**Stated goal**
Restate the entire listing word for word.

══ Source excerpt ══

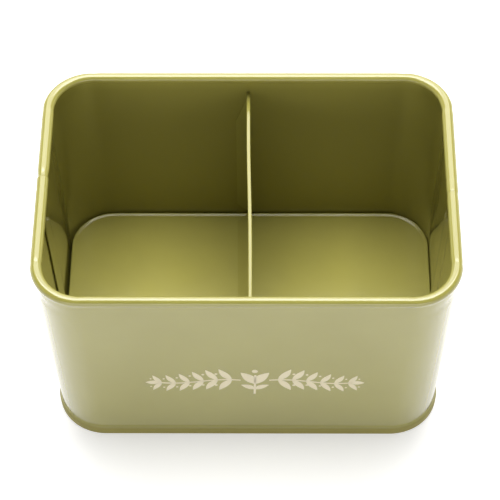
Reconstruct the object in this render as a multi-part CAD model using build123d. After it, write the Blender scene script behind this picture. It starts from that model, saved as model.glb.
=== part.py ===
from build123d import *
import math
import os

# A garden seed organizer box: an open sheet-steel tin with leaning walls, a wired rim, a raised floor and
# one fixed divider. Millimetres. X runs along the box, the front faces -Y, Z is up, and the origin is
# in the middle of the ring that the box stands on.

# ---- driving sizes ------------------------------------------------------------------------------
sheet = 0.45                # steel sheet of the two wall shells
fit_gap = 0.05              # paint film between sheets that are pressed together
seam_gap = 0.1              # slit where the rims of the two shells meet

rim_length = 200.3          # X, between the centre lines of the rolled rim
rim_depth = 141.4           # Y, between the centre lines of the rolled rim
rim_centre_z = 117.2        # height of the rolled rim's centre line
curl_width = 5.3            # the roll, across
curl_height = 5.0           # the roll, top to bottom
curl_proud = 1.1            # how far the roll stands out past the wall
wire_diameter = 3.6         # steel wire that the rim is rolled around
wire_end_gap = 0.6          # between the wire's two ends

corner_radius = 23.5        # outside of the wall's corners, the same at every height
wall_lean = 3.05            # degrees, each wall leans in towards the base

lap_half = 5.0              # the shells' rims meet this far from the middle of each short side
tongue_reach = 9.0          # the inner shell's tongue ends this far past the middle of the short side
joggle_length = 1.2         # step where the tongue goes one sheet inwards
tongue_clearance = 0.3      # between the tongue and the rim above it, and the floor below it

floor_top = 15.4            # inside floor, above the surface that the box stands on
pan_sheet = 0.5             # steel sheet of the base pan
floor_bend = 1.3            # outer radius of the bend at the floor's edge
band_height = 5.2           # seam around the foot of the walls
band_leg = 1.1              # outer leg of the seam: the sheet folded double
band_web = 0.9              # underside of the seam
band_round = 0.4            # rounding of the seam's two outer edges

divider_x = 1.3             # middle plane of the divider's web
divider_sheet = 0.5
divider_top = 106.5
divider_hem_width = 1.8     # rounded fold along the divider's top edge
divider_hem_height = 2.6
divider_hem_round = 0.7     # radius of the fold along the top edge
flange_width = 6.5          # three flanges, all folded towards -X
flange_slope = 18.0         # the end flanges are cut down at their top outer corner
end_clearance = 0.25        # between the divider's web and the end walls

# ---- worked out ---------------------------------------------------------------------------------
lean = math.tan(math.radians(wall_lean))
wall_beyond_rim = curl_width / 2 - curl_proud
far = rim_length + rim_depth            # reaches past the whole box, for cutting


def wall_half_length(z):
    """Half the wall's outside length at height z: it leans in below the rim."""
    return rim_length / 2 + wall_beyond_rim - lean * (rim_centre_z - z)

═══

**Written answer**
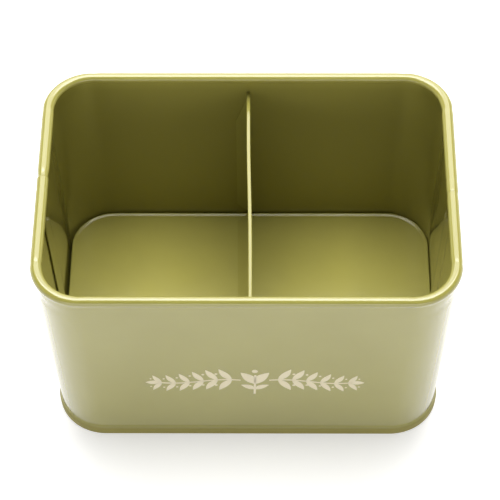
Reconstruct the object in this render as a multi-part CAD model using build123d. After it, write the Blender scene script behind this picture. It starts from that model, saved as model.glb.
=== part.py ===
from build123d import *
import math
import os

# A garden seed organizer box: an open sheet-steel tin with leaning walls, a wired rim, a raised floor and
# one fixed divider. Millimetres. X runs along the box, the front faces -Y, Z is up, and the origin is
# in the middle of the ring that the box stands on.

# ---- driving sizes ------------------------------------------------------------------------------
sheet = 0.45                # steel sheet of the two wall shells
fit_gap = 0.05              # paint film between sheets that are pressed together
seam_gap = 0.1              # slit where the rims of the two shells meet

rim_length = 200.3          # X, between the centre lines of the rolled rim
rim_depth = 141.4           # Y, between the centre lines of the rolled rim
rim_centre_z = 117.2        # height of the rolled rim's centre line
curl_width = 5.3            # the roll, across
curl_height = 5.0           # the roll, top to bottom
curl_proud = 1.1            # how far the roll stands out past the wall
wire_diameter = 3.6         # steel wire that the rim is rolled around
wire_end_gap = 0.6          # between the wire's two ends

corner_radius = 23.5        # outside of the wall's corners, the same at every height
wall_lean = 3.05            # degrees, each wall leans in towards the base

lap_half = 5.0              # the shells' rims meet this far from the middle of each short side
tongue_reach = 9.0          # the inner shell's tongue ends this far past the middle of the short side
joggle_length = 1.2         # step where the tongue goes one sheet inwards
tongue_clearance = 0.3      # between the tongue and the rim above it, and the floor below it

floor_top = 15.4            # inside floor, above the surface that the box stands on
pan_sheet = 0.5             # steel sheet of the base pan
floor_bend = 1.3            # outer radius of the bend at the floor's edge
band_height = 5.2           # seam around the foot of the walls
band_leg = 1.1              # outer leg of the seam: the sheet folded double
band_web = 0.9              # underside of the seam
band_round = 0.4            # rounding of the seam's two outer edges

divider_x = 1.3             # middle plane of the divider's web
divider_sheet = 0.5
divider_top = 106.5
divider_hem_width = 1.8     # rounded fold along the divider's top edge
divider_hem_height = 2.6
divider_hem_round = 0.7     # radius of the fold along the top edge
flange_width = 6.5          # three flanges, all folded towards -X
flange_slope = 18.0         # the end flanges are cut down at their top outer corner
end_clearance = 0.25        # between the divider's web and the end walls

# ---- worked out ---------------------------------------------------------------------------------
lean = math.tan(math.radians(wall_lean))
wall_beyond_rim = curl_width / 2 - curl_proud
far = rim_length + rim_depth            # reaches past the whole box, for cutting


def wall_half_length(z):
    """Half the wall's outside length at height z: it leans in below the rim."""
    return rim_length / 2 + wall_beyond_rim - lean * (rim_centre_z - z)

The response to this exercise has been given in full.